I will not review each of the chapters in the book, lest I simply recapitulate the book’s contents and make this review too long to be useful. However, by way of evaluation, I will say that I learned something from each chapter, found the book as a whole to be quite excellent, and was motivated—by reading it—not merely to read further in the spiritual classics but also to love God more, which is the ultimate and unifying point of all Christian spiritual classics.
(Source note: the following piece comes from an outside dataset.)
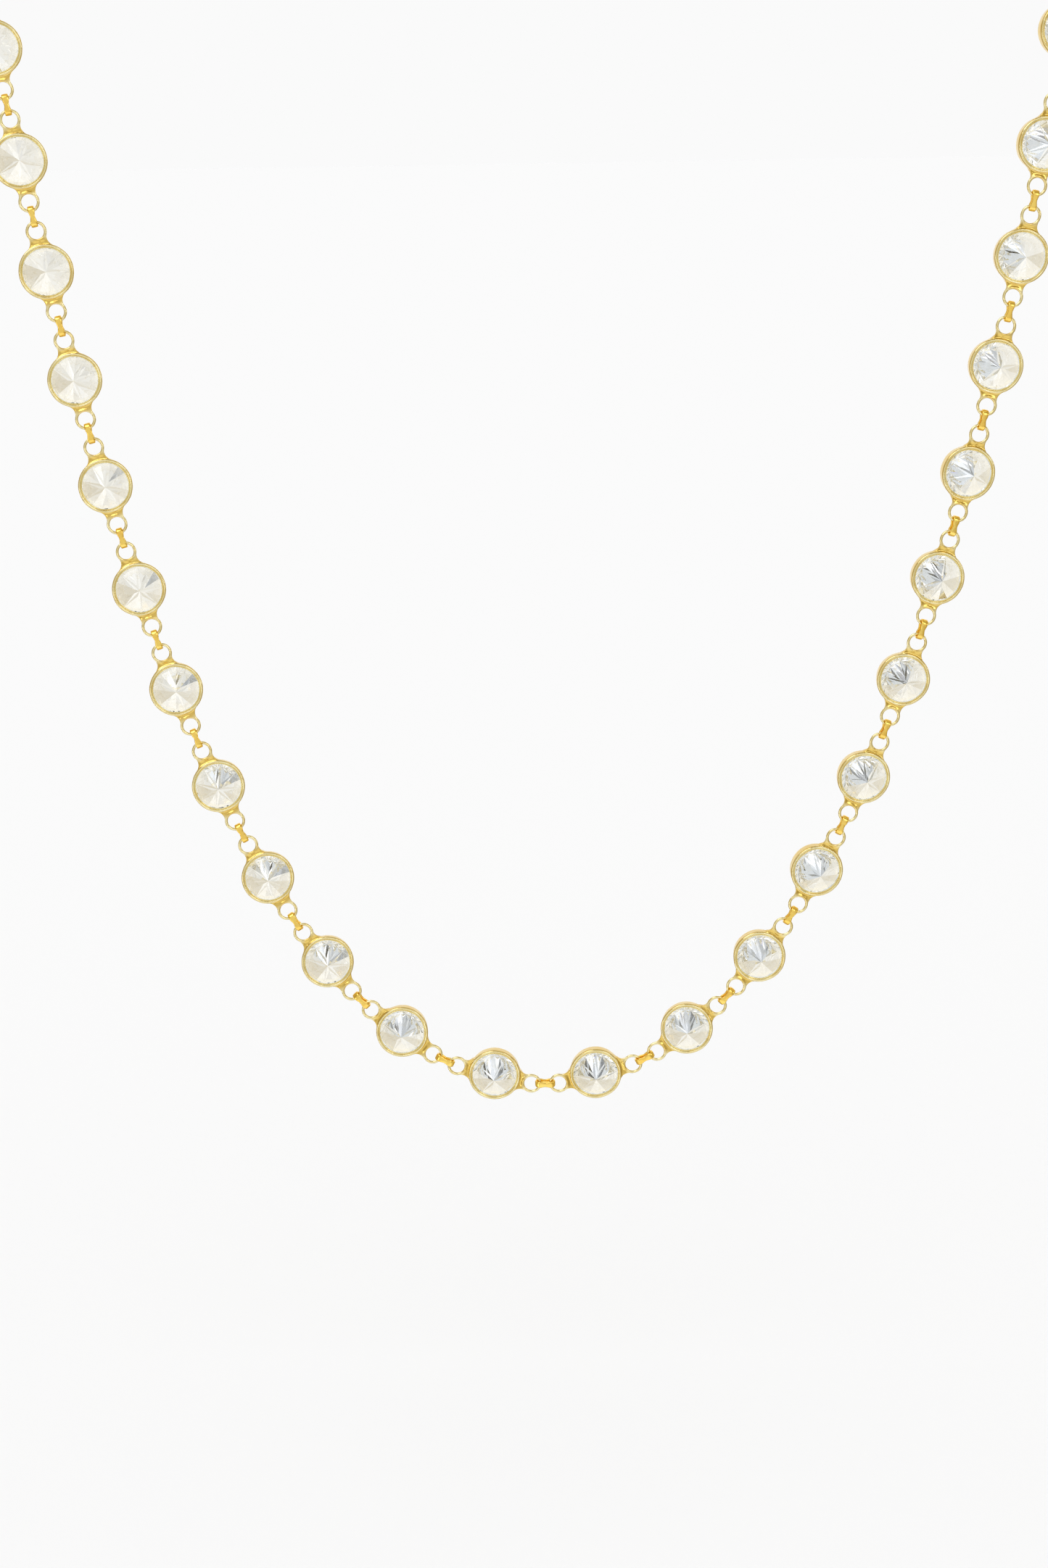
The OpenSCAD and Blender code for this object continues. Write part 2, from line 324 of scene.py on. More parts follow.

Having said that, however, I will focus on Fred Sanders’s contribution, “Reading Spiritual Classics as Evangelical Protestants” (pp. 149–166), which directly addresses the dilemma I raised above. Sanders counsels evangelicals to read Christian spiritual classics with an “open but cautious” attitude (p. 149), what he later terms “principled eclecticism” (p. 160). This is nothing new, for as Sanders notes, “The evangelical book-recommending network is as old as evangelicalism itself; the evangelical movement seems to have been born in a flurry of literary recommendations” (pp. 151–152). This included not only Protestant, Puritan, and Pietist spiritual classics, but also classics from other Christian communions, such as the Puritans’ recommendation of Bernard of Clairvaux’s works on the Song of Songs, or John Wesley’s recommendation of The Imitation of Christ by Thomas à Kempis.

Sanders summarizes a specifically evangelical reading of Christian spiritual classics as being “for the gospel” (p. 150). Here’s his longer description:

We read widely in the classics, presupposing the gospel in the sense that we know what it is before we start reading, and we will recognize it when we come across it in a spiritual classic. We are guided by the gospel, so that we will immediately know when it is missing from what we are reading. We seek out the gospel, meaning that we read in such a way that can find the good news even when it is present in a fragmentary, disguised or distorted way. And we are jealous for the gospel, meaning that we cannot be satisfied by any disguised, distorted or otherwise deficient presentation of the gospel. If we are to go shopping in the spiritual classics with this kind of attitude of freedom and potential criticism, we had better be appropriately humble about how much we have to learn, but also appropriately bold about confessing that we know what an evangelical reading of the classics would look like (p. 160).

This humble-and-bold approach should characterize an evangelical reading not merely of Christian spiritual classics, but also our life as Christians more generally. We know what we know, but there is much that we don’t know and need to learn. Therefore we engage the Christian tradition—an the world more generally—in conversation, both listening and speaking, learning and teaching, so that the gospel may be experienced and lived out in ever-increasing measure.

Given the anti-historical stance of many of my fellow Pentecostals, who sometimes give the impression that the Spirit jumped over the centuries from the Day of Pentecost directly to Azusa Street, this humble boldness is a necessary lesson, even if hard to admit. But it must be learned if we are to affirm the truth of Scripture itself: “[the Father] will give you another advocate to help you and be with you forever—the Spirit of truth (John 14:16–17). As Pentecostals, to deny that we can learn from Christian spiritual classics is tantamount to denying that God kept his promise.

I thoroughly enjoyed and highly recommend Reading the Spiritual Classics: A Guide for Evangelicals. In addition to 14 topical essays, it includes an extensive list of suggested readings, both primary readings of spiritual classics and secondary readings about them. My only complaint is that the two-page subject and author index is too short and woefully incomplete.